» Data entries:
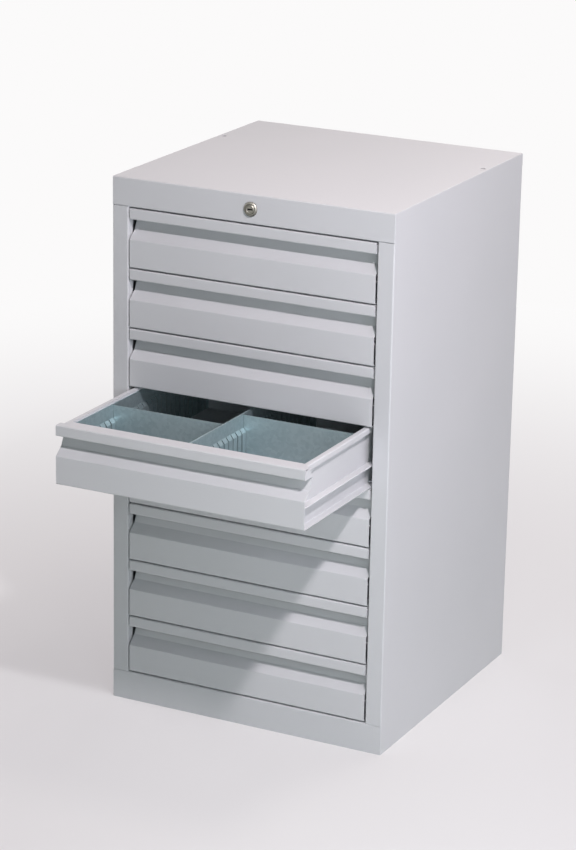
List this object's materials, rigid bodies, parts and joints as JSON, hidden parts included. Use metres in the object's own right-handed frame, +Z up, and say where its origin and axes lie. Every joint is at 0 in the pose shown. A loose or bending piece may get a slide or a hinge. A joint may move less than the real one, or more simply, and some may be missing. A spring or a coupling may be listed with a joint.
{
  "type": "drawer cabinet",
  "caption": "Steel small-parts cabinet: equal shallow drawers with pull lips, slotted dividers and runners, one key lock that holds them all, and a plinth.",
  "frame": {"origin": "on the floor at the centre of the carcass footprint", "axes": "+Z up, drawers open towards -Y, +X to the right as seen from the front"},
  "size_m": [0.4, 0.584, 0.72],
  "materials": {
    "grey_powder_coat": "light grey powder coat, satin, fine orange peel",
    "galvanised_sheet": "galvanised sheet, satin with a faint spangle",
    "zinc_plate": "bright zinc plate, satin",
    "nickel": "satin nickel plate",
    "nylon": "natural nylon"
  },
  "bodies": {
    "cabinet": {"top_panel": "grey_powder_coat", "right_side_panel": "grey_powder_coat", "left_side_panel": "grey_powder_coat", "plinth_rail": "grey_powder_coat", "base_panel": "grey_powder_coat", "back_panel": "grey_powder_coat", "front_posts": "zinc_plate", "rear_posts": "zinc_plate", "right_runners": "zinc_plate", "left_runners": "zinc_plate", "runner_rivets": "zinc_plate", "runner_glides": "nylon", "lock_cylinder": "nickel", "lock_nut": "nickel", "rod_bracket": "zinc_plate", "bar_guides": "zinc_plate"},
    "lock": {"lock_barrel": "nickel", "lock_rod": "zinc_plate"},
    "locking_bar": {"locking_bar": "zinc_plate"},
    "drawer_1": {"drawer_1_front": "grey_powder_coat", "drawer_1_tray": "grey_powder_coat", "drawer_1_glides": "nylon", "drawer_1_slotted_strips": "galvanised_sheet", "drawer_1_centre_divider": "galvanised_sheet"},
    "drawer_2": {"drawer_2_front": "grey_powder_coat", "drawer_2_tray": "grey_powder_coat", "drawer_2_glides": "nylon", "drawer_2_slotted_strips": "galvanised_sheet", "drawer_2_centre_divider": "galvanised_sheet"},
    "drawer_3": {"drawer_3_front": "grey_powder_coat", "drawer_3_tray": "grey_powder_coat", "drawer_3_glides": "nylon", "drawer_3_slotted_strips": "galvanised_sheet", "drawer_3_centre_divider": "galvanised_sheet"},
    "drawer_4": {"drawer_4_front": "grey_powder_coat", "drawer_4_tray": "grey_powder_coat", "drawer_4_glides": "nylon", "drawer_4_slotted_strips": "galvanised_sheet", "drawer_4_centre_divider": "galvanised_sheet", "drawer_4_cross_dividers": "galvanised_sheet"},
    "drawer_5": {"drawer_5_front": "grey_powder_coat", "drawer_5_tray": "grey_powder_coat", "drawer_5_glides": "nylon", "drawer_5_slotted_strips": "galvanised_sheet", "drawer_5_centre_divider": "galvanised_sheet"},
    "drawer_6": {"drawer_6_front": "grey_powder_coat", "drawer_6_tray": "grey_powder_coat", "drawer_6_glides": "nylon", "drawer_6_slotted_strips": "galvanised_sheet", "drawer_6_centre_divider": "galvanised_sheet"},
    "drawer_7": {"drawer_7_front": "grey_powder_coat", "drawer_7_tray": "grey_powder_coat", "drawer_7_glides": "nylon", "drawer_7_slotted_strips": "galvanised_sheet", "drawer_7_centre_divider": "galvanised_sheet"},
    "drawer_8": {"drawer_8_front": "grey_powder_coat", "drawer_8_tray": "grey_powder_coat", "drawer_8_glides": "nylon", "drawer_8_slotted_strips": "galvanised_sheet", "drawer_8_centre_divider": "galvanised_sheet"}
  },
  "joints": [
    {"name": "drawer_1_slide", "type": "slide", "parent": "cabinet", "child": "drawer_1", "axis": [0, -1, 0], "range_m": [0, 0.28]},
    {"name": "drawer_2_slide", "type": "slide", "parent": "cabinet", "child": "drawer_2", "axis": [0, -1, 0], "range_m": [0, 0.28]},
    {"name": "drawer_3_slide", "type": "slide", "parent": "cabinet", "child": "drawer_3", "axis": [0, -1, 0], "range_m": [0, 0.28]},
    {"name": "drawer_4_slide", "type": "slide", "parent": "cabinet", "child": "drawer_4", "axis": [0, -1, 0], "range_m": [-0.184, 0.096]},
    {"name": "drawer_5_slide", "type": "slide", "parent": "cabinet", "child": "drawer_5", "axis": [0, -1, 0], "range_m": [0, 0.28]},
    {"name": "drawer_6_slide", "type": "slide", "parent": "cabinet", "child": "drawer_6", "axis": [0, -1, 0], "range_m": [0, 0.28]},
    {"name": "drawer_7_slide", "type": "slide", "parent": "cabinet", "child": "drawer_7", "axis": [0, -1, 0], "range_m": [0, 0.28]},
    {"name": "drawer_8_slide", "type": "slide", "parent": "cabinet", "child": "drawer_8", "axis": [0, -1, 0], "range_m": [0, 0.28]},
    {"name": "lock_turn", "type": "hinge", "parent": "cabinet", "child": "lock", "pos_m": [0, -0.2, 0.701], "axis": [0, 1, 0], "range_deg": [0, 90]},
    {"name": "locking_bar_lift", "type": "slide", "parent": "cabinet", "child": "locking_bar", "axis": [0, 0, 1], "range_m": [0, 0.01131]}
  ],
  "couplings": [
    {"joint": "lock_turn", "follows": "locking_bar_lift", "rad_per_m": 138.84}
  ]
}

* * *

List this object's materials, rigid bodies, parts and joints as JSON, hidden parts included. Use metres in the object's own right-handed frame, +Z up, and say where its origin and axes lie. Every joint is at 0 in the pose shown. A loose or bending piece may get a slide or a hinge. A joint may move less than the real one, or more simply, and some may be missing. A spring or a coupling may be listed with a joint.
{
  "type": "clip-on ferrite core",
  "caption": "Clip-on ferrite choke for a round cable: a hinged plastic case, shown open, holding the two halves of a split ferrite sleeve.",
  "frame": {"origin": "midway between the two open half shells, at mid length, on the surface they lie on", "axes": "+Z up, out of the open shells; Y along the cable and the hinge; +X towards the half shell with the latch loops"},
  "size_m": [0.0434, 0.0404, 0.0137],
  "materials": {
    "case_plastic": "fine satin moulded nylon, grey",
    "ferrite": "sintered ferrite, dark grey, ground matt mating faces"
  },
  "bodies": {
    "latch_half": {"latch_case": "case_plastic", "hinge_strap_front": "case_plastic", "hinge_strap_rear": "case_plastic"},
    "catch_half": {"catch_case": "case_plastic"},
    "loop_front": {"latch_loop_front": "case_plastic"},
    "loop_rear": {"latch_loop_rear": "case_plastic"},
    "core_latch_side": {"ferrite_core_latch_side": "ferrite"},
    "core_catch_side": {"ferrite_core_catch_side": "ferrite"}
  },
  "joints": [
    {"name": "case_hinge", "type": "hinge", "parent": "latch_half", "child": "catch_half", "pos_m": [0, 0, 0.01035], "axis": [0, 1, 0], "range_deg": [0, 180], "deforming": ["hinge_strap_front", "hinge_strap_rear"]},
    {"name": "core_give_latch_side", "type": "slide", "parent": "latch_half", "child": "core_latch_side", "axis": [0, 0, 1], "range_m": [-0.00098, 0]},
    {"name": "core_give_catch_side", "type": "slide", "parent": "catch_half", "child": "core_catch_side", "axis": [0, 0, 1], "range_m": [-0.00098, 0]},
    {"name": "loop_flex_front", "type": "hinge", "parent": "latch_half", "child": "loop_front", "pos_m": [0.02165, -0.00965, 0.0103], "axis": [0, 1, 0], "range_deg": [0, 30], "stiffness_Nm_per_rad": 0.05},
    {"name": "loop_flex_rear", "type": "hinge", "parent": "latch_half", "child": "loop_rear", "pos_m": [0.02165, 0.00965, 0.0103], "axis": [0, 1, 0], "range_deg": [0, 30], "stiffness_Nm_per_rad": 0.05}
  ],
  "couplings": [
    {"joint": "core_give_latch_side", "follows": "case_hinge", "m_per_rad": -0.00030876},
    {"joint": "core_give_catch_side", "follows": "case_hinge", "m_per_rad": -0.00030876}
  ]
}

...

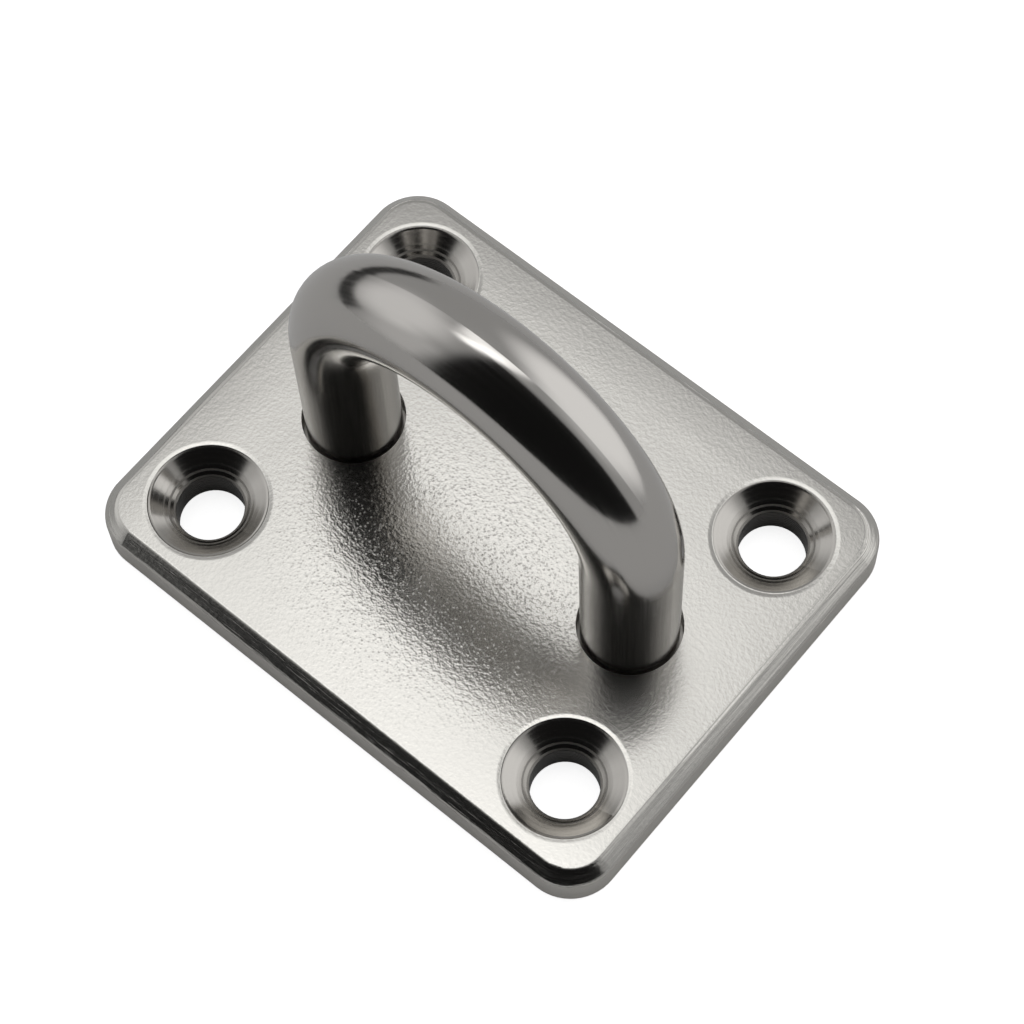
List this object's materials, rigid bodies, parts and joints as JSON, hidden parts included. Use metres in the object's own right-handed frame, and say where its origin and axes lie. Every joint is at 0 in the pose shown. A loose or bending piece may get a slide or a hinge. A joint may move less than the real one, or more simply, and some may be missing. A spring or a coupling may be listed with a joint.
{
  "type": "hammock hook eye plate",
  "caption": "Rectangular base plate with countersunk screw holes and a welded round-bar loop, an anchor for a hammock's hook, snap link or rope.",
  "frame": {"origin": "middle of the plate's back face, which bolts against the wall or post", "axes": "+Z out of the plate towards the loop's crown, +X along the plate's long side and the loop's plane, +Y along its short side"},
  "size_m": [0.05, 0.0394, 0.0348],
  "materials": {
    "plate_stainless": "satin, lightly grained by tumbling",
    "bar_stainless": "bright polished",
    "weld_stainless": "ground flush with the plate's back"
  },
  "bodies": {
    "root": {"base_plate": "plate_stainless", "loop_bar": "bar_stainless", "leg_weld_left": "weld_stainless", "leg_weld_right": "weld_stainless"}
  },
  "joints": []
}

» STATED EXERCISE:
Above are some records. Count the lines among them with the word "parts", and answer with the number only.

» EXERCISE SOLUTION:
4